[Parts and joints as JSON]
★ ★ ★ ★ ★

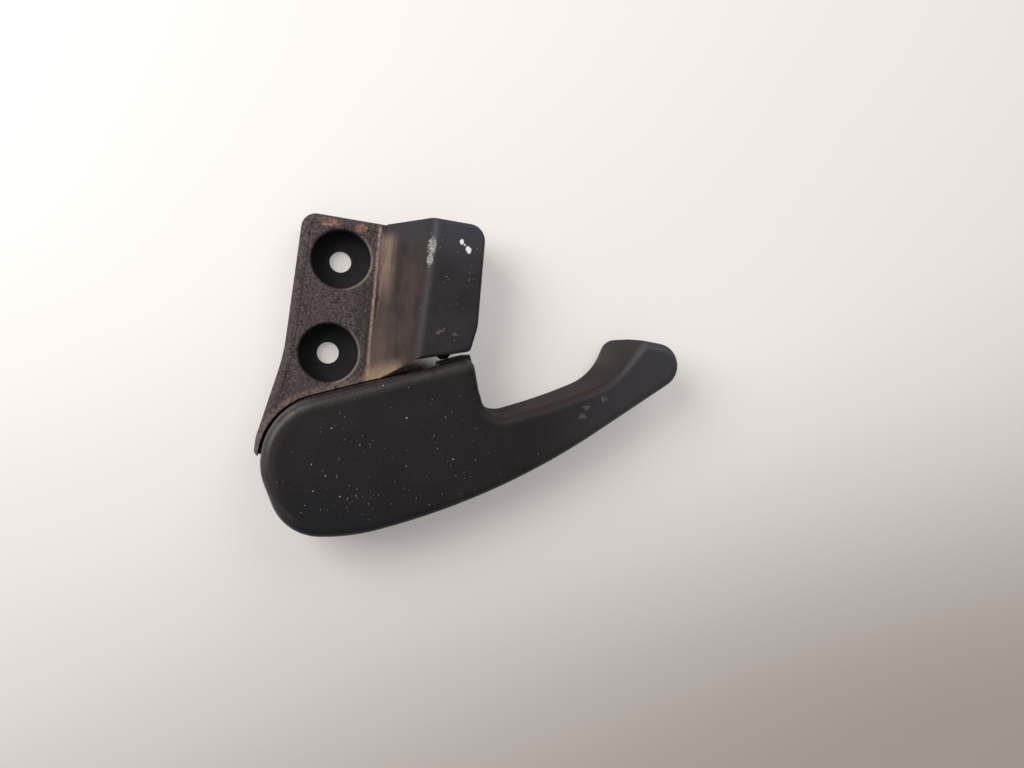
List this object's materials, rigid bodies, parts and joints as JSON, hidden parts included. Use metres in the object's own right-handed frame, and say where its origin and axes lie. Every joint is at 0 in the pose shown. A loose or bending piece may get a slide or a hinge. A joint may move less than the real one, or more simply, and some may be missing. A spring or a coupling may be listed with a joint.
{
  "type": "hood release handle",
  "caption": "Interior hood release handle: moulded bracket with two deep screw cups and a raised cable cover, and a hooked pull lever on a sprung pivot.",
  "frame": {"origin": "midway between the two screw holes, on the mounting face of the bracket", "axes": "+Z out of the mounting face towards the user, +Y from the lower to the upper screw hole, away from the lever, +X towards the grip"},
  "size_m": [0.1311, 0.102, 0.026],
  "materials": {
    "bracket_plastic": "grained, dusty",
    "lever_plastic": "satin",
    "bright_steel": "zinc plated",
    "spring_steel": "oiled spring steel",
    "buffer_rubber": "matt"
  },
  "bodies": {
    "bracket_body": {"bracket": "bracket_plastic", "rest_buffer": "buffer_rubber", "return_spring": "spring_steel"},
    "lever_body": {"pull_lever": "lever_plastic", "pivot_sleeve": "bright_steel", "pivot_washer": "bright_steel", "pivot_screw": "bright_steel"}
  },
  "joints": [
    {"name": "lever_pivot", "type": "hinge", "parent": "bracket_body", "child": "lever_body", "pos_m": [0.0043, -0.049, 0], "axis": [0, 0, -1], "range_deg": [0, 40], "stiffness_Nm_per_rad": 0.05, "springref_deg": -28.65, "deforming": ["return_spring"]}
  ]
}
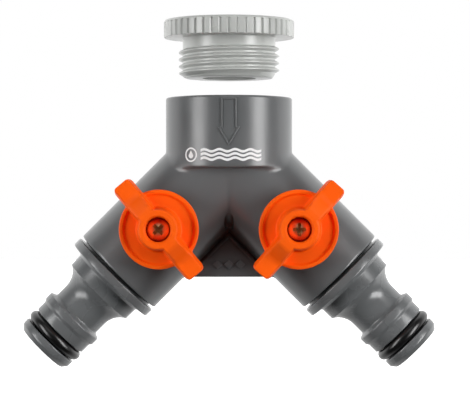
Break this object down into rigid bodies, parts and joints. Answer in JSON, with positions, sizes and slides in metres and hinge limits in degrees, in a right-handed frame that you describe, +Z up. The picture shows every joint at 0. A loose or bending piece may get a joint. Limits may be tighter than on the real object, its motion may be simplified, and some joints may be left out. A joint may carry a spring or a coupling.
{
  "type": "hose splitter",
  "caption": "Plastic Y-shaped garden hose splitter: threaded collar, loose thread reducer, two quick-connect nipples, each shut by its own quarter-turn ball valve.",
  "frame": {"origin": "centre of the collar's open mouth, on the collar's axis, in the plane of its rim", "axes": "+Z up out of the collar along its axis, +X towards the right leg seen from the knobs' side, -Y the side the knobs face"},
  "size_m": [0.1068, 0.0409, 0.0901],
  "materials": {
    "housing_abs": "moulded grey ABS, satin",
    "reducer_abs": "moulded light grey ABS, satin",
    "knob_abs": "moulded bright orange ABS, half gloss",
    "seal_rubber": "moulded black rubber",
    "seat_ptfe": "turned white PTFE",
    "valve_acetal": "moulded natural acetal",
    "screw_steel": "zinc-plated steel"
  },
  "bodies": {
    "housing": {"housing": "housing_abs", "collar_washer": "seal_rubber", "left_nipple": "housing_abs", "left_nipple_tip_ring": "seal_rubber", "left_spigot_ring": "seal_rubber", "left_upstream_seat": "seat_ptfe", "left_downstream_seat": "seat_ptfe", "right_nipple": "housing_abs", "right_nipple_tip_ring": "seal_rubber", "right_spigot_ring": "seal_rubber", "right_upstream_seat": "seat_ptfe", "right_downstream_seat": "seat_ptfe"},
    "left_valve": {"left_knob": "knob_abs", "left_knob_screw": "screw_steel", "left_valve_stem": "valve_acetal", "left_stem_ring": "seal_rubber", "left_valve_ball": "valve_acetal"},
    "right_valve": {"right_knob": "knob_abs", "right_knob_screw": "screw_steel", "right_valve_stem": "valve_acetal", "right_stem_ring": "seal_rubber", "right_valve_ball": "valve_acetal"},
    "reducer_carrier": {"reducer_washer": "seal_rubber"},
    "reducer": {"thread_reducer": "reducer_abs"}
  },
  "joints": [
    {"name": "left_valve_turn", "type": "hinge", "parent": "housing", "child": "left_valve", "pos_m": [-0.01768, 0, -0.03408], "axis": [0, -1, 0], "range_deg": [0, 95]},
    {"name": "right_valve_turn", "type": "hinge", "parent": "housing", "child": "right_valve", "pos_m": [0.01768, 0, -0.03408], "axis": [0, 1, 0], "range_deg": [0, 93.5]},
    {"name": "reducer_lift", "type": "slide", "parent": "housing", "child": "reducer_carrier", "axis": [0, 0, 1], "range_m": [-0.01533, 0]},
    {"name": "reducer_turn", "type": "hinge", "parent": "reducer_carrier", "child": "reducer", "pos_m": [0, 0, 0.0127], "axis": [0, 0, 1], "range_deg": [-3040, 0]}
  ],
  "couplings": [
    {"joint": "reducer_lift", "follows": "reducer_turn", "m_per_rad": 0.00028875}
  ]
}
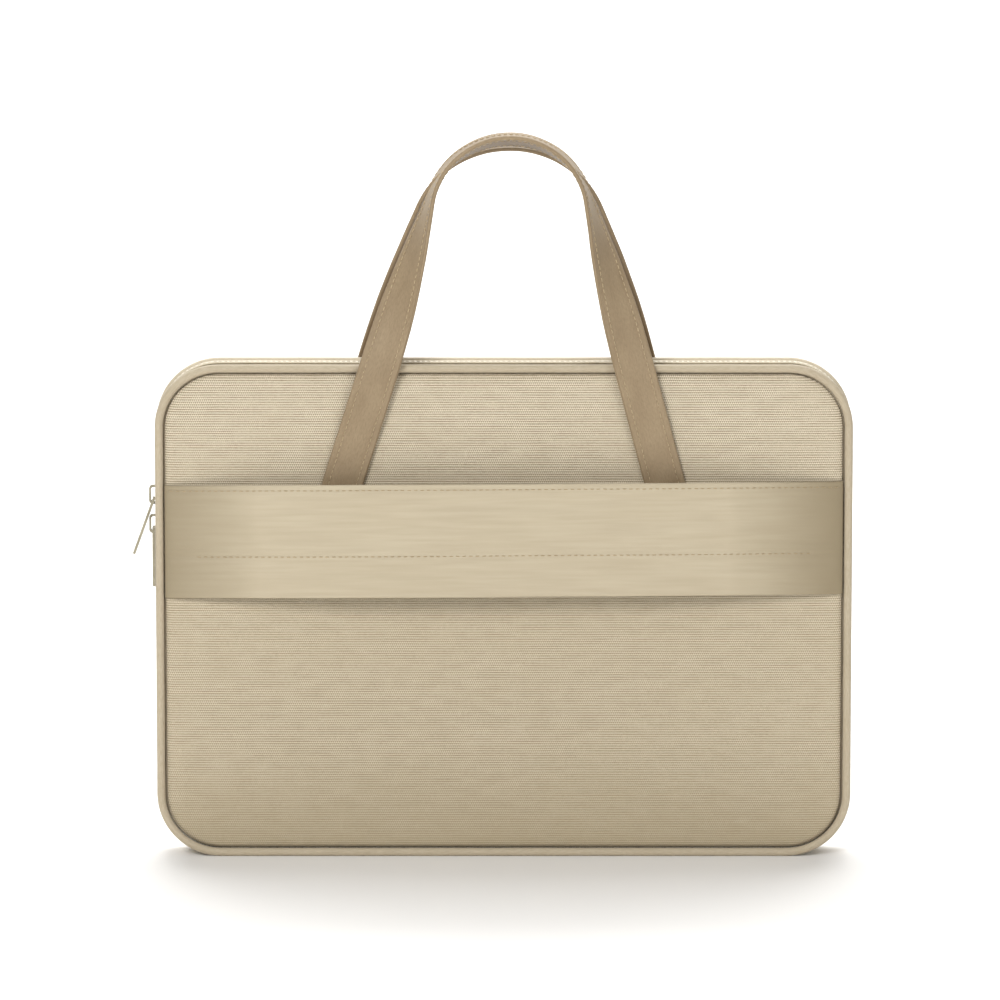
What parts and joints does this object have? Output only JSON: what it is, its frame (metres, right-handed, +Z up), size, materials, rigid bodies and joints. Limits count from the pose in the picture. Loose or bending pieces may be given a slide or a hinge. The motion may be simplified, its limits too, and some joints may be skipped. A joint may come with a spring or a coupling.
{
  "type": "laptop sleeve",
  "caption": "Padded laptop sleeve with twin carry handles, a trolley strap across the back, a two-way zip over the top and sides, and a zipped front pocket.",
  "frame": {"origin": "middle of the flat base that the sleeve stands on", "axes": "+X across the width, +Y from the trolley side to the front flap, +Z up"},
  "size_m": [0.3776, 0.0583, 0.3831],
  "materials": {
    "canvas": "woven canvas with fine ribs",
    "strap": "smooth coated fabric band",
    "handle": "coated fabric strap",
    "piping": "tight smooth welt",
    "lining": "soft brushed lining",
    "foam": "closed-cell foam",
    "cord": "soft filler cord",
    "tape": "woven zip tape",
    "coil": "satin nylon coil",
    "metal": "satin painted alloy"
  },
  "bodies": {
    "shell": {"rear_canvas": "canvas", "rear_foam": "foam", "rear_lining": "lining", "rear_piping": "piping", "rear_piping_cord": "cord", "rear_binding": "lining", "lower_gusset": "canvas", "lower_gusset_foam": "foam", "lower_gusset_lining": "lining", "lower_front_canvas": "canvas", "lower_front_foam": "foam", "lower_front_lining": "lining", "lower_front_piping": "piping", "lower_front_piping_cord": "cord", "lower_front_binding": "lining", "rear_zip_facing": "canvas", "rear_zip_tape": "tape", "rear_zip_coil": "coil", "zip_end_stops": "metal", "trolley_strap": "strap", "rear_handle_ends": "handle"},
    "flap": {"flap_canvas": "canvas", "flap_foam": "foam", "flap_lining": "lining", "flap_piping": "piping", "flap_piping_cord": "cord", "flap_binding": "lining", "flap_zip_facing": "canvas", "flap_zip_tape": "tape", "flap_zip_coil": "coil", "pocket_panel": "canvas", "pocket_zip_tape": "tape", "pocket_zip_coil": "coil", "pocket_zip_stops": "metal", "front_handle_ends": "handle"},
    "rear_handle": {"rear_handle_loop": "handle"},
    "front_handle": {"front_handle_loop": "handle"},
    "upper_slider": {"upper_slider": "metal"},
    "upper_pull": {"upper_pull": "metal"},
    "lower_slider": {"lower_slider": "metal"},
    "lower_pull": {"lower_pull": "metal"},
    "pocket_slider": {"pocket_slider": "metal"},
    "pocket_pull": {"pocket_pull": "metal"}
  },
  "joints": [
    {"name": "flap_fold", "type": "hinge", "parent": "shell", "child": "flap", "pos_m": [0, 0.019, 0.045], "axis": [-1, 0, 0], "range_deg": [0, 75]},
    {"name": "rear_handle_swing", "type": "hinge", "parent": "shell", "child": "rear_handle", "pos_m": [0, -0.0177, 0.202], "axis": [1, 0, 0], "range_deg": [0, 85]},
    {"name": "front_handle_swing", "type": "hinge", "parent": "flap", "child": "front_handle", "pos_m": [0, 0.0177, 0.202], "axis": [-1, 0, 0], "range_deg": [0, 150]},
    {"name": "upper_slider_run", "type": "slide", "parent": "shell", "child": "upper_slider", "axis": [0, 0, 1], "range_m": [0, 0.031]},
    {"name": "upper_pull_swing", "type": "hinge", "parent": "upper_slider", "child": "upper_pull", "pos_m": [-0.1838, 0, 0.1885], "axis": [0, 1, 0], "range_deg": [0, 130]},
    {"name": "lower_slider_run", "type": "slide", "parent": "shell", "child": "lower_slider", "axis": [0, 0, -1], "range_m": [0, 0.118]},
    {"name": "lower_pull_swing", "type": "hinge", "parent": "lower_slider", "child": "lower_pull", "pos_m": [-0.1838, 0, 0.173], "axis": [0, 1, 0], "range_deg": [0, 30]},
    {"name": "pocket_slider_run", "type": "slide", "parent": "flap", "child": "pocket_slider", "axis": [-1, 0, 0], "range_m": [0, 0.238]},
    {"name": "pocket_pull_swing", "type": "hinge", "parent": "pocket_slider", "child": "pocket_pull", "pos_m": [0.1163, 0.0228, 0.15], "axis": [0, 0, -1], "range_deg": [0, 150]}
  ]
}
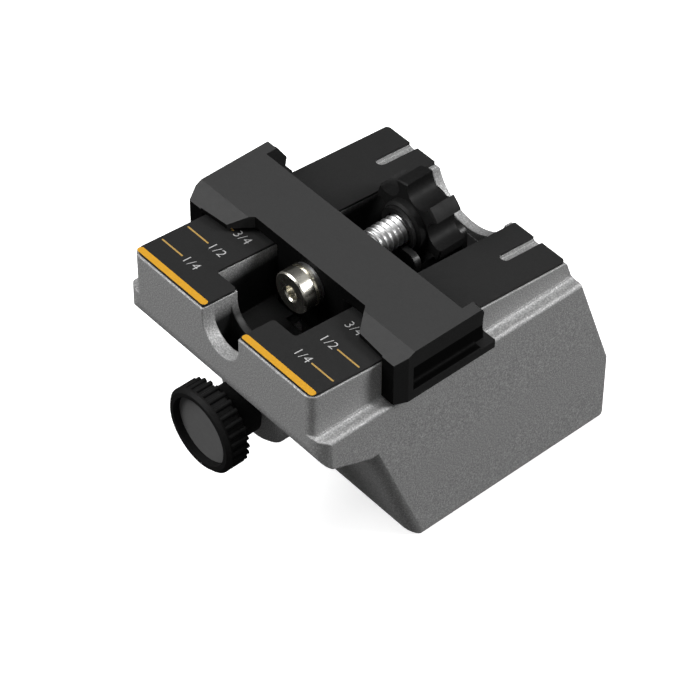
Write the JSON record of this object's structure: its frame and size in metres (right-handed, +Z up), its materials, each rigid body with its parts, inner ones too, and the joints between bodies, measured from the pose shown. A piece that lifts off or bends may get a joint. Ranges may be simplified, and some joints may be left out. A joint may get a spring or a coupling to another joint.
{
  "type": "dovetail jig",
  "caption": "Cast dovetail jig with a sliding fence moved by a star nut, scaled deck plates and a knob-driven board clamp.",
  "frame": {"origin": "centre of the object's plan outline, on its resting face", "axes": "+X to the right seen from the clamp knob, +Y from the knob to the rear wall, +Z up"},
  "size_m": [0.062, 0.0814, 0.0592],
  "materials": {
    "casting_paint": "fine hammered grey paint",
    "plate_black": "fine textured black",
    "fence_black": "satin black",
    "moulded_black": "satin",
    "disc_grey": "matte",
    "zinc_steel": "zinc plated",
    "nickel": "bright nickel plated",
    "brass_insert": "machined",
    "washer_black": "black oxide",
    "pad_rubber": "matte"
  },
  "bodies": {
    "base": {"body_casting": "casting_paint", "scale_plate_left": "plate_black", "scale_plate_right": "plate_black", "nut_bracket": "washer_black", "bracket_screws": "zinc_steel", "thrust_washer_front": "washer_black", "thrust_washer_rear": "washer_black", "boss_bushing": "brass_insert"},
    "fence": {"fence_bar": "fence_black", "lead_rod": "zinc_steel", "rod_head": "nickel", "rod_head_washer": "zinc_steel", "rod_lock_nut": "zinc_steel", "keeper_plate": "zinc_steel", "keeper_screws": "zinc_steel"},
    "nut": {"star_nut": "moulded_black", "star_insert": "brass_insert"},
    "carriage": {"clamp_shoe": "zinc_steel", "shoe_facing": "pad_rubber"},
    "knob": {"clamp_knob": "moulded_black", "knob_face_disc": "disc_grey", "knob_lock_nut": "zinc_steel", "clamp_screw": "zinc_steel", "shoe_clip": "washer_black"}
  },
  "joints": [
    {"name": "fence_slide", "type": "slide", "parent": "base", "child": "fence", "axis": [0, 1, 0], "range_m": [-0.0048, 0.0076]},
    {"name": "nut_spin", "type": "hinge", "parent": "base", "child": "nut", "pos_m": [0, 0.016, 0.04983], "axis": [0, 1, 0], "range_deg": [-2156, 1362]},
    {"name": "clamp_advance", "type": "slide", "parent": "base", "child": "carriage", "axis": [0, 1, 0], "range_m": [-0.0074, 0.0003]},
    {"name": "knob_spin", "type": "hinge", "parent": "carriage", "child": "knob", "pos_m": [0, -0.0345, 0.0277], "axis": [0, 1, 0], "range_deg": [-2099, 86]}
  ],
  "couplings": [
    {"joint": "nut_spin", "follows": "fence_slide", "rad_per_m": -4947.3},
    {"joint": "knob_spin", "follows": "clamp_advance", "rad_per_m": 4947.3}
  ]
}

★ ★ ★ ★ ★

• [WORK TO DO]: Report how many lines of the data hold the string "shown"; give only the number.

• [ANSWER BELOW]: 2